Your always welcome at the Casa de Chaos, leave Mr. Ashley at home to deal.

Anonymous said...

Ok, I am lost, what channel is PH2 on? I have never heard of it and we have all the premium channels (which I admit I never even watch).

As for LOs in bed, we have that rule too. Doesn't matter now though since DD sleeps in a crib still. I have been waiting for DD to climb out of her crib and walk into our room one night/morning....until I realized that we have a lever lock on your bedroom door and keep our door closed. She's never be able to get in our room. So now I'm waiting for the day that DH gets up to let the dogs out, opens the bedroom door, and finds DD curled up asleep in front of our door. Awwwww....poor thing.

Femme au Foyer said...

Poor Girl. You gotta go what you gotta do, though, so don't beat yourself up. Last night you had to make the concession in order to get some sleep, tonight you might have to fight a little. It will work itself out eventually.

Like I have *any* idea what I'm talking about--I don't even have kids! I read your blog to learn the ins-and-outs of motherhood. You tell the truth and I appreciate that.

Side note: I am one of six kids and your way of approaching motherhood is much like my mother's. We all turned out just fine in the end and love our parents with all of our hearts. I'm still amazed that my mom lived through all that.
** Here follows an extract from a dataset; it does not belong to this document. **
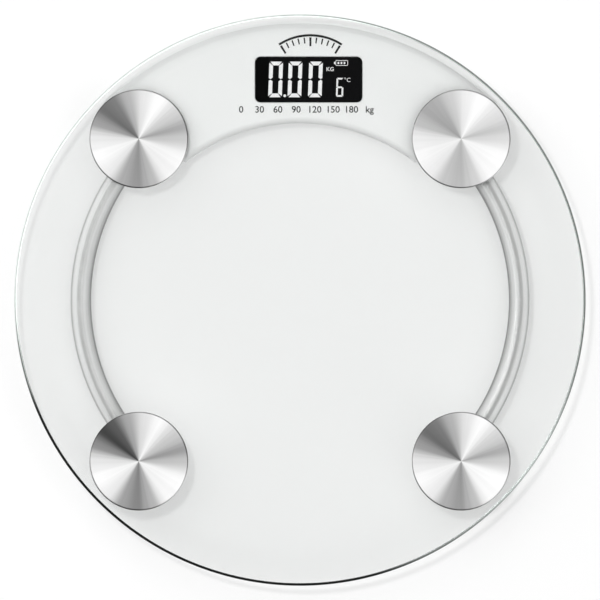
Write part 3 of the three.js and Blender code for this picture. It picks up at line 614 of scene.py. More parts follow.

Oh, and instead of decorating the office with a Sharpie, I used to like to punch holes in the vinyl couch with a ball point pen. When no one was looking, of course.

AFRo said...

OOOOOOoooooo THANK YOU FOR THIS!!! I had the shittiest day on record but I'm now laughing my arse off at the thought of 1.) LK pulling covers back to stare at Mr. Ashley (this is my youngest made over) and 2.) LK walking around with a chair thinking he's smarter than you. Crack me up.